O problema é que hoje em dia os filhos ficam autónomos muito mais cedo e essa idade tão desejada pode já não ser vivida em casa dos pais. Muitos jovens têm a sua primeira vivência no estrangeiro pouco depois da adolescência. Vão para a China, para a Austrália, para a Argentina ou para o Japão com a mesma facilidade com que nós, pais, atravessávamos a ponte ou apanhávamos o autocarro para ir à praia. Nós voltávamos no mesmo dia ou passadas poucas semanas, quando estávamos de férias, mas eles podem ficar meses a fio nessas latitudes.
 
Antes de cumprirem vinte anos já passaram por muitos lugares desconhecidos, reais e virtuais. Já navegaram por toda a parte e já deram muitas voltas ao mundo, pois tudo para eles está à distância de um clique. Quando partem e verdadeiramente se distanciam, é como se o estrangeiro não lhes fosse estranho. Sentem-se em casa em quase todos os continentes e isso não deixa de ser extraordinário.
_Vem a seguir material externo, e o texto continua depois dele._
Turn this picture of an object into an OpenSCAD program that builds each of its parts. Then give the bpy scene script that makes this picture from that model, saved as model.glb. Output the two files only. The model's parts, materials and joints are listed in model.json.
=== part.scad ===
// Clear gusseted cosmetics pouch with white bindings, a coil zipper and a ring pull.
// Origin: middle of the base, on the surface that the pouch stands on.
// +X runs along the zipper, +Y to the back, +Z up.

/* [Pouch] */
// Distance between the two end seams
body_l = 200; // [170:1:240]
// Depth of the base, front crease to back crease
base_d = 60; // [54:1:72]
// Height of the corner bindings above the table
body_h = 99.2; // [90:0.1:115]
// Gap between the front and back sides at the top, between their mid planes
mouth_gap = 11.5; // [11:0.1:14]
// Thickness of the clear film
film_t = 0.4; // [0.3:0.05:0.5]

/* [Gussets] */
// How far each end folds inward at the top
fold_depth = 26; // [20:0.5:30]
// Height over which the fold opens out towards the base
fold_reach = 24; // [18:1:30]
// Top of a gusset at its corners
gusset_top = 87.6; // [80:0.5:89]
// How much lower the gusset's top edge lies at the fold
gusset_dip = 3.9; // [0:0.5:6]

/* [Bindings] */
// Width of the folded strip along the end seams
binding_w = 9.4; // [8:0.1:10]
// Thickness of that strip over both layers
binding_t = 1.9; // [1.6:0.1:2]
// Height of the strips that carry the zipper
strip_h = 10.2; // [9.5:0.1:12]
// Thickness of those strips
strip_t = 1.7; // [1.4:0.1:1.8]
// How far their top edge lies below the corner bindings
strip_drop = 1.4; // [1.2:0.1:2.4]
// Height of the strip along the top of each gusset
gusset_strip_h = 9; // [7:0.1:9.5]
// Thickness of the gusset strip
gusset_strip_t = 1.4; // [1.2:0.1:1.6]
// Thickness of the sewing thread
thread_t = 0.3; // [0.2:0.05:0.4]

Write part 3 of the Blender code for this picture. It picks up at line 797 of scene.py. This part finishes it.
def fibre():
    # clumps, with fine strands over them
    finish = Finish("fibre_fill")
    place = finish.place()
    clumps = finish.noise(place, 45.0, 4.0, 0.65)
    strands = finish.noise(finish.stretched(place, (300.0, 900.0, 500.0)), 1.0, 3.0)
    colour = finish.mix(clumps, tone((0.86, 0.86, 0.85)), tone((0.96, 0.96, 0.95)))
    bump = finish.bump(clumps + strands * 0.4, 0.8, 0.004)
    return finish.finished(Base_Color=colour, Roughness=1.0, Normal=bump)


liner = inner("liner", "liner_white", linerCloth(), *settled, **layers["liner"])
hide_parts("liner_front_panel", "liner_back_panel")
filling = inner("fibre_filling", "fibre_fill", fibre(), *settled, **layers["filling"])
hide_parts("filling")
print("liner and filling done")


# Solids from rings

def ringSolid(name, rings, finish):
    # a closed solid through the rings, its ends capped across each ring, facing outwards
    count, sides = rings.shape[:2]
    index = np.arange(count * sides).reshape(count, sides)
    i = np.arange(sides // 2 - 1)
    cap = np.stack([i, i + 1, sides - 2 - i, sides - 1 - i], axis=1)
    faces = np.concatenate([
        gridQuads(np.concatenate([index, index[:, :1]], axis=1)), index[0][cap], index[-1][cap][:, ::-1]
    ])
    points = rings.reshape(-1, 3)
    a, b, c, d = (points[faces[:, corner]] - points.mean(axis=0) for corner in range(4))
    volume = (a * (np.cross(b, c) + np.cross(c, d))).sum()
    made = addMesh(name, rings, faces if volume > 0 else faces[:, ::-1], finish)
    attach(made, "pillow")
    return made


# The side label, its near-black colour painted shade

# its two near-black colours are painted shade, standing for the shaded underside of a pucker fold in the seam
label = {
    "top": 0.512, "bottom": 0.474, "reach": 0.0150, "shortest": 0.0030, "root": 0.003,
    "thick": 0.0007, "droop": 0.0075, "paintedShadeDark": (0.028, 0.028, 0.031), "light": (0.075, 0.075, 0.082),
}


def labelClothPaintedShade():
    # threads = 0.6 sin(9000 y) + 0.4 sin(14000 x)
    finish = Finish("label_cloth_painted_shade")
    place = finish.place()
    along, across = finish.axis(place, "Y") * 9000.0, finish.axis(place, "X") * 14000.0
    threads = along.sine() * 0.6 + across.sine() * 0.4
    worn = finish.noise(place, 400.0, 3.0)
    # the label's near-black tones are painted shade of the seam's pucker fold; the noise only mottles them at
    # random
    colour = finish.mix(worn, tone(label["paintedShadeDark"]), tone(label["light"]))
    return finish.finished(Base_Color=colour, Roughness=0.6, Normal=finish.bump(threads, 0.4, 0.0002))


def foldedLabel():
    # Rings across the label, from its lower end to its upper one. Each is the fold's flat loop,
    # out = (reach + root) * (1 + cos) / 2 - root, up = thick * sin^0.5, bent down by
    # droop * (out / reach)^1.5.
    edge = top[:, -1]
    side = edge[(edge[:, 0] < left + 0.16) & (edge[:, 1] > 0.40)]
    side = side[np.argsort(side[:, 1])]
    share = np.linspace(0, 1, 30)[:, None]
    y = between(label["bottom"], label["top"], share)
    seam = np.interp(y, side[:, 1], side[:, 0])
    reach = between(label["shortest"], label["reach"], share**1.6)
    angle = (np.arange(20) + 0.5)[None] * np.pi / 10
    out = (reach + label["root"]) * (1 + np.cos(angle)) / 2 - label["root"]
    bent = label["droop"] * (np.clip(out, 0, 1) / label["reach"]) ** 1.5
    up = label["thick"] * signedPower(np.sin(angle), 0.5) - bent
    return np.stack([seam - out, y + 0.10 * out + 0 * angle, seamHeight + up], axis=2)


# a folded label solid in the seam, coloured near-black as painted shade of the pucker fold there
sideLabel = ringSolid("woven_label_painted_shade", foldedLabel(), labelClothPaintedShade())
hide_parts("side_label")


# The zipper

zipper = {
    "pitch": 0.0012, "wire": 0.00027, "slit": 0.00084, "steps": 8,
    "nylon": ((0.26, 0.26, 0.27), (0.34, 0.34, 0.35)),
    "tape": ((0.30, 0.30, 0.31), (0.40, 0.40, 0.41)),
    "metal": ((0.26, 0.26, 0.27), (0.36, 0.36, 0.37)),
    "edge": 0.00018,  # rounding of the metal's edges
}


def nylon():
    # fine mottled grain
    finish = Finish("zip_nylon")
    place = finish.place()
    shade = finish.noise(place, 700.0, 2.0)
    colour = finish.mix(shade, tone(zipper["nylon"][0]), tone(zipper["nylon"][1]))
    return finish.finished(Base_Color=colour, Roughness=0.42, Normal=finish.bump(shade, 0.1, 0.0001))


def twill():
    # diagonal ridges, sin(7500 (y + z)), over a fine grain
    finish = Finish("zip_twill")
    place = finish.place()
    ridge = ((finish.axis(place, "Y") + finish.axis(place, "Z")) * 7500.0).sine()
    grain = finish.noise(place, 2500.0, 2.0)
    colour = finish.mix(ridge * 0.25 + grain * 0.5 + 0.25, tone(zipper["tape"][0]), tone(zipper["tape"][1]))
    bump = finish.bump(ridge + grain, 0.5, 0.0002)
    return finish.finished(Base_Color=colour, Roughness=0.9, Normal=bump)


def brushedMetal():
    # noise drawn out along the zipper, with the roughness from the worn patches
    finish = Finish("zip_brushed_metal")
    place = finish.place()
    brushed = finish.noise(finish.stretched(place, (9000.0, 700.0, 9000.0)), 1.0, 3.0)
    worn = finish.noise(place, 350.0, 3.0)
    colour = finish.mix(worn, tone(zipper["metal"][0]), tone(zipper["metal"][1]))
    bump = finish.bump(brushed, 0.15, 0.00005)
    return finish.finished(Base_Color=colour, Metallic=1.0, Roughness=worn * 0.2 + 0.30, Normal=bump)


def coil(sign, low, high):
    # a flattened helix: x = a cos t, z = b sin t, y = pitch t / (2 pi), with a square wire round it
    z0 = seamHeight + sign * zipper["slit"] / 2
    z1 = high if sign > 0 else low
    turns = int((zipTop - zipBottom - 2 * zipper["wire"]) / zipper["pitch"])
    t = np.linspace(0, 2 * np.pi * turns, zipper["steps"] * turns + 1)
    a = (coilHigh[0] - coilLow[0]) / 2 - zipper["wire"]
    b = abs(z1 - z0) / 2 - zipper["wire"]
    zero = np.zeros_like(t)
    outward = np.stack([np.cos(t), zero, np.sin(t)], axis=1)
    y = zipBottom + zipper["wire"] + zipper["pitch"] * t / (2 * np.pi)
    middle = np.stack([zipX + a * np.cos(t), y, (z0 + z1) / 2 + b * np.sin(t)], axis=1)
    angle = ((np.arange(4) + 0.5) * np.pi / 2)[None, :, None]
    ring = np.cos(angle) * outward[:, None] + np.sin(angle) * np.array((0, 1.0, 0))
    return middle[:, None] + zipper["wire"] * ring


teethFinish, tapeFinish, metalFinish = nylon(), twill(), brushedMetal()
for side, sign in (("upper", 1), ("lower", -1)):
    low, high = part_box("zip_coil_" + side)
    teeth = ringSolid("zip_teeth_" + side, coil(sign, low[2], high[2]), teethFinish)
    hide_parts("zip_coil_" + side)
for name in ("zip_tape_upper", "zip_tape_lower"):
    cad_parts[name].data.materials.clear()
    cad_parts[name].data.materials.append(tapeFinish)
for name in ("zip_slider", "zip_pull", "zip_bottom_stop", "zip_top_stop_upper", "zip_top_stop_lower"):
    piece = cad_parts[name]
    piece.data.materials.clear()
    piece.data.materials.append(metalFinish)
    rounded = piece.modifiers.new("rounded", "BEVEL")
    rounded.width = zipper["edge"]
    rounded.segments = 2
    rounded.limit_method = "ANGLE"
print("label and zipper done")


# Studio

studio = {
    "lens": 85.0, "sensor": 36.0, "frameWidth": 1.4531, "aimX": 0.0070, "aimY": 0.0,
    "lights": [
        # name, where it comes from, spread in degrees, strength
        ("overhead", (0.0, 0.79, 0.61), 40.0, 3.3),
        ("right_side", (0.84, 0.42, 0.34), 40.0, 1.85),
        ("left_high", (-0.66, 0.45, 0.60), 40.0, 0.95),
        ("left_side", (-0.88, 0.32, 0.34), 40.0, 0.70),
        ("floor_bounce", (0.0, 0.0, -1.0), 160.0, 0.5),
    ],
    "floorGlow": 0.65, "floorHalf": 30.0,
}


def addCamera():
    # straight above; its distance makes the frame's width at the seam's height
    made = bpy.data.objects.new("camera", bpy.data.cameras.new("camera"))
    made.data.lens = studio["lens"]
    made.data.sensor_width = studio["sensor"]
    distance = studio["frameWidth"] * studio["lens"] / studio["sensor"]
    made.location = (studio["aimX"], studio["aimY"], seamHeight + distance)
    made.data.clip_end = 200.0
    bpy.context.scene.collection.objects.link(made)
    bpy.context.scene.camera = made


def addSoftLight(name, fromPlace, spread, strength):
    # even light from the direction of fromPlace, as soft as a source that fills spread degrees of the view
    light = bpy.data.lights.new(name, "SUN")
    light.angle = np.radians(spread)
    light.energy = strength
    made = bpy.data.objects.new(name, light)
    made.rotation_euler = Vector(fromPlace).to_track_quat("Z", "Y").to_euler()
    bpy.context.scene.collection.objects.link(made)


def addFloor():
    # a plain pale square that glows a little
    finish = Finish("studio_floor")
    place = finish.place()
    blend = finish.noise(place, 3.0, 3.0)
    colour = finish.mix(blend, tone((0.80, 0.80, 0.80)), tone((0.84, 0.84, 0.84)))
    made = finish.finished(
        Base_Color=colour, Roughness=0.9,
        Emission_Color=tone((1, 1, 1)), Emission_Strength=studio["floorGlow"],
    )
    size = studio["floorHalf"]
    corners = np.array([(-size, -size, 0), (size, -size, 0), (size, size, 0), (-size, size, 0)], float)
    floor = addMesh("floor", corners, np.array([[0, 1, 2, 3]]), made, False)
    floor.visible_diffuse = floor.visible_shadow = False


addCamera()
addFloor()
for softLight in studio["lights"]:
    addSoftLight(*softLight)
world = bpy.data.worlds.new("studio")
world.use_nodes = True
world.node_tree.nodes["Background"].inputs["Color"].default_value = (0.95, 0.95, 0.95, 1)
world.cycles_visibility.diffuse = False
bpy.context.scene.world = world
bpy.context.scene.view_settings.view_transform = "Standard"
Para nós, pais, reservam umas linhas no mail, uns vídeos breves e sempre muito impressionistas, gravados com os smartphones, ou uns minutos por dia para conversas com e sem imagem. Passamos a ser visitados desta maneira e por incrível que nos pareça, conseguimos sentar-nos à mesa ao mesmo tempo, ainda que entre nós e eles possa haver 12h de diferença.
 
Os filhos emigrados dão-nos lições todos os dias. Aprendemos com eles a perder os medos, a confiar mais e a treinar a liberdade interior. O desprendimento e a abertura a que esta geração Erasmus é obrigada, também exige de nós o nosso melhor. Temos que saber estar na retaguarda e, ao mesmo tempo, descobrir formas dinâmicas e originais para continuarmos a ser pais e mães com ascendente, influência e, porque não dizer, autoridade perante filhos que moram a distâncias oceânicas.

 

Nada disto é fácil para ninguém. Custa dinheiro, exige sacrifícios de parte a parte e obriga a descobrir novas maneiras de viver em família. Mas compensa. Compensa tudo, especialmente porque sabemos que nenhuma história de sucesso individual aconteceu sozinha. Foi precisa toda uma rede de apoios e foi necessário cultivar um sentido de pertença.

 

Os jovens partem com mais alegria e facilidade se sentirem que têm uma boa retaguarda familiar (não necessariamente financeira, note-se!), mas sobretudo de apoio moral e emocional. Muitos ‘viram-se’ para ganhar o dinheiro necessário para poderem ir estudar e viver fora, sem dependerem de ninguém, mas é vital ter um suporte afectivo. Há quem não possa ter os pais na linha de apoio, mas até estes jovens sabem encontrar entre os professores, os tios ou os amigos as suas figuras de referência. Para não falar do reforço dos laços que estabelecem entre pares, com outros universitários nas escolas e cidades onde passam a viver.
 
Esta semana, que agora começa e antecede o Natal, marca um tempo particularmente feliz para os pais e mães que têm os filhos a viver fora. Estão todos a voltar, alguns já aterraram em casa, e tal como as remessas que outras gerações trouxeram ao país, também estes jovens nos acrescentam ouro com a sua presença, mas também com as remessas de conhecimento, de abertura ao mundo e atitude de superação que trazem consigo. Tudo isto, mais a sua capacidade de integração e esse indefinível talento para desfazer barreiras e unir pontos soltos nos enche de certezas para o futuro. Longe de casa e mesmo sem se darem conta, constroem no mundo uma casa comum.